Motor Vehicle Records (MVRs)
The rulemaking also changes where and how a motor carrier is required to obtain and maintain MVRs. It expands the query to include Mexico and Canada. It also eases the administrative burden by eliminating the requirement that the motor carrier certify that no record exists for a driver in a jurisdiction checked where the State Drivers’ License Agency (and now Canada and Mexico) fails to respond to the query, so long as, the motor carrier makes an adequate record documenting the “good faith effort” to obtain the MVRs in the first place. An example of a case where a local trucking company was tripped up on this and other FMCSRs, is described in our article here. In the Sorreda Transport case, the First Circuit Court of Appeals ruled the carrier failed to meet its burden of proving a “good faith effort” to get the MVRs where it delegated the background check to its insurance broker.
FMCSA’s Stated Justification
The FMCSA’s justification for the rulemaking was to remove a burdensome recordkeeping requirement which did not yield a safety benefit in part, because FMCSA determination that in practice the accuracy of the annual report of convictions or certification of no convictions was based on the driver’s memory and truthfulness.
The FMCSA argues the change to qualification of motor carrier employees, by elimination of the annual list of violations is consistent with the safe operation of CMVs. It argues safety is not diminished because the required traffic violations on the employment application for drivers, reporting requirements of CDL drivers and required annual MVR check in combination are a more accurate depiction of a driver’s traffic conviction history.
The FMCSA notes an employer is free to adopt its own policy requiring drivers to provide a list of traffic convictions as a condition of employment. Again, after May 8, 2022, this will not be a legal requirement in the FMCSRs. Such an undertaking should be carefully considered, in light of the company’s culture and other factors.
The following case summary illustrates the point. Company policies concerning motor vehicle safety which are not based on a rule of law can have an unintended effect of establishing a basis for affixing vicarious liability in a case involving motor vehicle homicide based on negligent operation. The Supreme Judicial Court of Massachusetts has ruled that non-compliance employer’s company policy requiring all CMVs to be equipped with back up alarms at all times which sound when in reverse to alert non-occupants to get out of the driver’s blind-spot was used to find the employer guilty of vehicular homicide. In the case, the back up alarm on a 10-wheel dump truck failed; was noted by the driver; the mechanic didn’t have a spare horn in stock; and the driver continued to operate the truck; killing a police officer on a detail by backing over him. The Commonwealth was only required to prove the driver operated the truck negligently. In this case, even where it was admitted that the employer’s policy requiring a back up alarm on a CMV was not required by statute, where such policy mandated each truck to have one, the operator’s violation of his employer’s rule, intended to protect the safety of third persons, was evidence of the employee’s negligence, for which the employer was held liable. In this case, the employer’s policy was applied to hold the employer vicariously liable for the employee’s negligence.

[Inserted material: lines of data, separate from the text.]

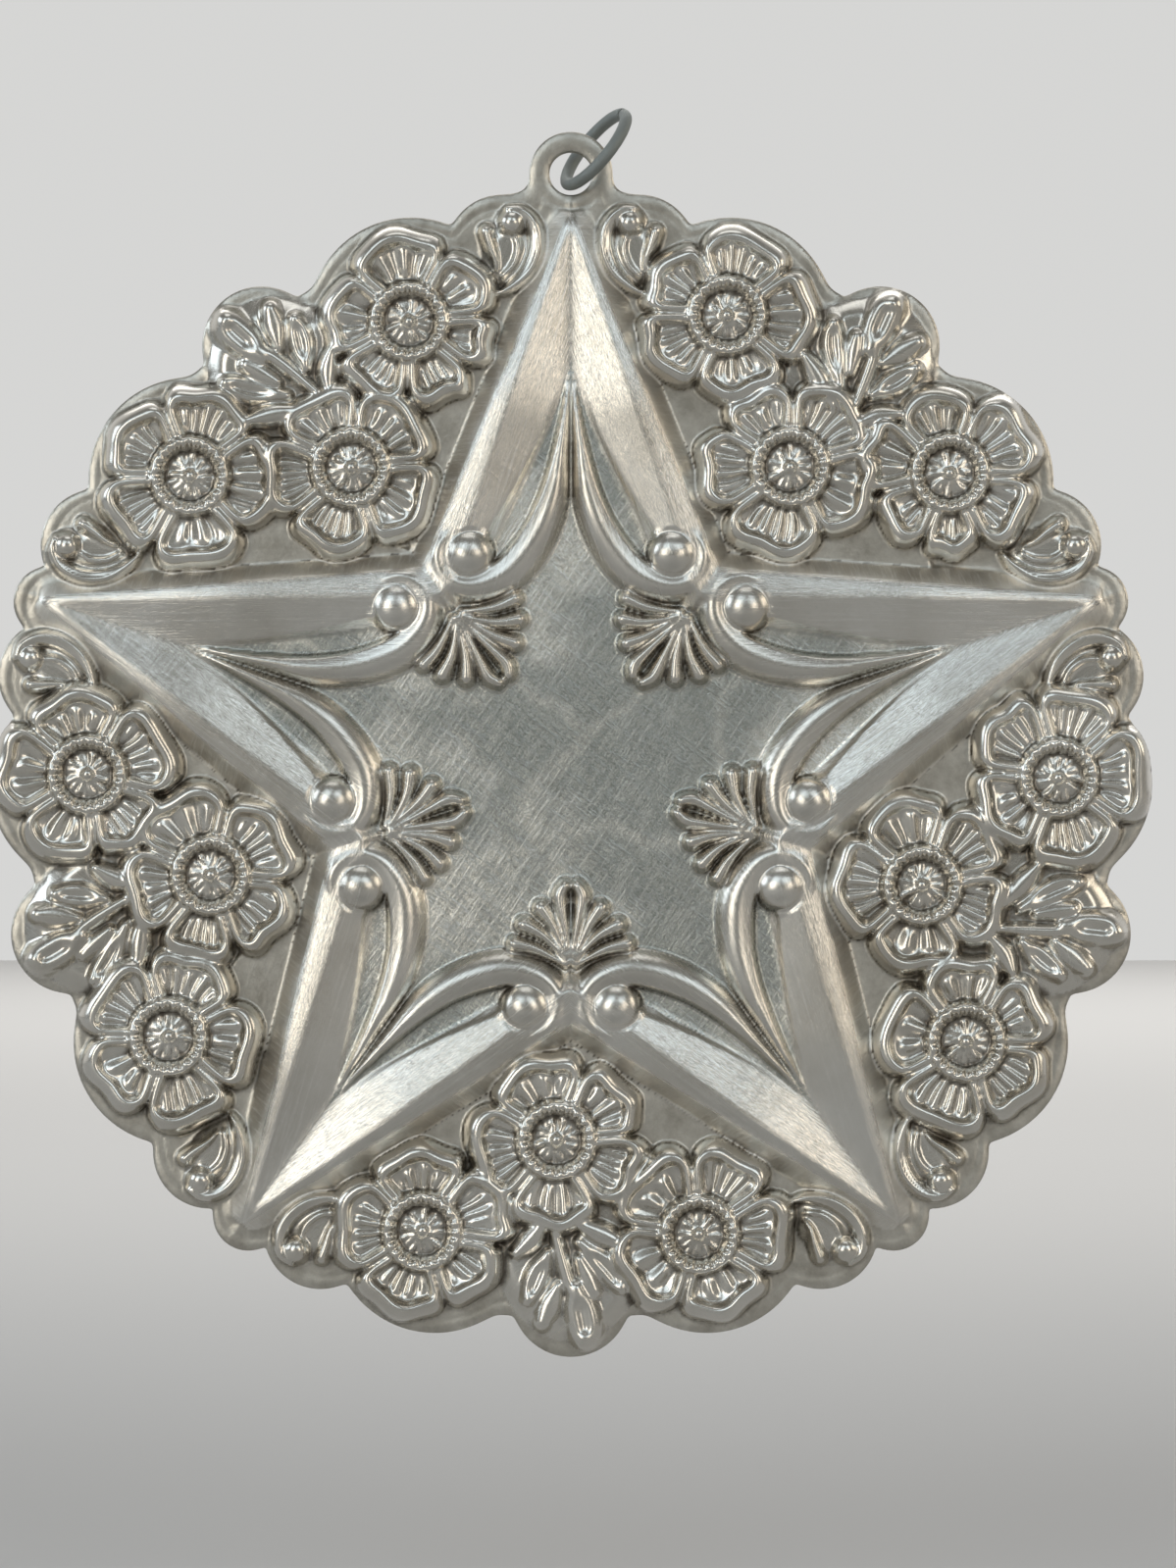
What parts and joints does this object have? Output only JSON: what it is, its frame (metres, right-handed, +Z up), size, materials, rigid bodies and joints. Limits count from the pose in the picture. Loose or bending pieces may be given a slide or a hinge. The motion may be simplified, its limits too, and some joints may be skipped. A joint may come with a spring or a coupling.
{
  "type": "star ornament",
  "caption": "Hanging silver ornament: a bevelled star with scrolls inside a scalloped border of blossoms and leaves, with a pierced lug and a jump ring.",
  "frame": {"origin": "centre of the lug's eye, midway between the two faces", "axes": "+Z up from the star to the lug, -Y out of the front face, +X to the right seen from the front"},
  "size_m": [0.0828, 0.0068, 0.089],
  "materials": {
    "struck_silver": "polished on the high parts, tarnished in the hollows",
    "silver_solder": "matt",
    "oxidised_wire": "dull oxidised grey"
  },
  "bodies": {
    "star": {"front_shell": "struck_silver", "back_shell": "struck_silver", "solder_seam": "silver_solder"},
    "ring": {"jump_ring": "oxidised_wire"}
  },
  "joints": [
    {"name": "ring_swing", "type": "hinge", "parent": "star", "child": "ring", "pos_m": [-0.00017, 0, -0.00073], "axis": [0, -1, 0], "range_deg": [-51.7, 128.3]}
  ]
}
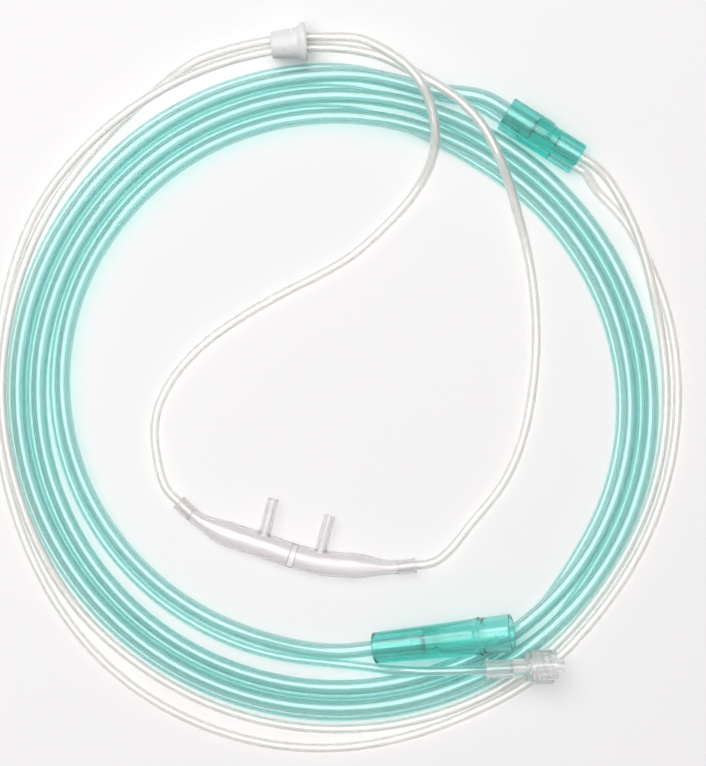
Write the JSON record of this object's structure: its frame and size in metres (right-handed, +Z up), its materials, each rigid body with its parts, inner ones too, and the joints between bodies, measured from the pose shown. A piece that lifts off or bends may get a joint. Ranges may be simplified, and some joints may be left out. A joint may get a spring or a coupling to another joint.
{
  "type": "nasal cannula set",
  "caption": "Coiled nasal cannula set with oxygen and breath sampling tubes, two-prong nasal piece, slider, split connector, funnel connector and locking luer.",
  "frame": {"origin": "centre of the set's own box on the surface that it lies on", "axes": "+Z up from that surface; +Y from the nasal piece towards the slider; +X from the slider towards the split connector"},
  "size_m": [0.2218, 0.2337, 0.0206],
  "materials": {
    "clear_moulding": "clear soft vinyl, glossy",
    "clear_tube": "clear extruded vinyl, glossy",
    "milky_slider": "milky translucent polyethylene, satin",
    "green_moulding": "transparent green vinyl moulding, glossy",
    "green_tube": "transparent green extruded vinyl, glossy",
    "clear_rigid": "clear rigid acrylic moulding, glossy"
  },
  "bodies": {
    "cannula_set": {"nasal_piece": "clear_moulding", "oxygen_lariat_tube": "clear_tube", "sampling_lariat_tube": "clear_tube", "split_connector": "green_moulding", "oxygen_tube": "green_tube", "sampling_tube": "green_tube", "oxygen_funnel": "green_moulding", "luer_body": "clear_rigid"},
    "slider": {"slider": "milky_slider"},
    "luer_collar": {"luer_collar": "clear_rigid"}
  },
  "joints": [
    {"name": "slider_travel", "type": "hinge", "parent": "cannula_set", "child": "slider", "pos_m": [-0.0055, 0.0086, 0.00645], "axis": [0, 0, 1], "range_deg": [-4, 13]},
    {"name": "luer_collar_spin", "type": "hinge", "parent": "cannula_set", "child": "luer_collar", "pos_m": [0.0471, -0.0892, 0.0119], "axis": [0.9968, 0.04, -0.0698], "continuous": true}
  ]
}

One can imagine a circumstance where the company has a policy of requiring its drivers to at least annually report convictions but because there is no legal requirement under the FMCSRs, its enforcement falls out of use over time. One can further imagine a motor vehicle crash involving a CMV allegedly caused by reckless operation. Counsel can be expected to argue the company should be vicariously liable in that the company had a safety policy, the driver violated it by earlier failing to report a conviction for reckless driving, the company safety manager admits in deposition that had the policy been enforced requiring the driver to reveal his driving conviction, the driver would have not been operating the CMV.
The takeaway is that the motor carrier needs to be mindful that its company policies involving safety of operation should be enforced uniformly for the policy to be effective and protect the company’s interests.
Dated: Sudbury, MA
March 17, 2022
Andresen & Borovick, LLP
323 Boston Post Road
Sudbury, Massachusetts 01776
Tel: (978) 443-6868
The foregoing is designed to provide general information based on a summary of legal principles for clients and friends of the firm. It is not intended to be construed as legal advice, or legal opinion on any specific facts or circumstances. Companies and individuals should consult with legal counsel before taking any action based on these principles to ensure their applicability in a given situation. The information presented here and on our website should not be construed to be legal advice or the formation of a lawyer/client relationship. Copyright © 2022 Andresen & Borovick, LLP. All rights reserved.
 In Matter Record of Violations, Dock. No. FMCSA-2018-0224 (FR) 87 Fed. Reg. 13192 (Mar. 9, 2022).
 A “critical violation,” also known as a pattern of occurrence violation, is triggered by a pattern of noncompliance related to the motor carrier’s management or operational controls that is found during an investigation. A pattern of noncompliance with a critical regulation exists when the number of violations of the cited rule equals 10 percent or more of the records examined. In Matter BMC Trucking Inc., Dock. No. FMCSA-2017-0285 (Final Order on Petition for Administrative Review) sv’d 4-6-18, at 2.
 Parking tickets were excluded. See 49 CFR § 391.27(a).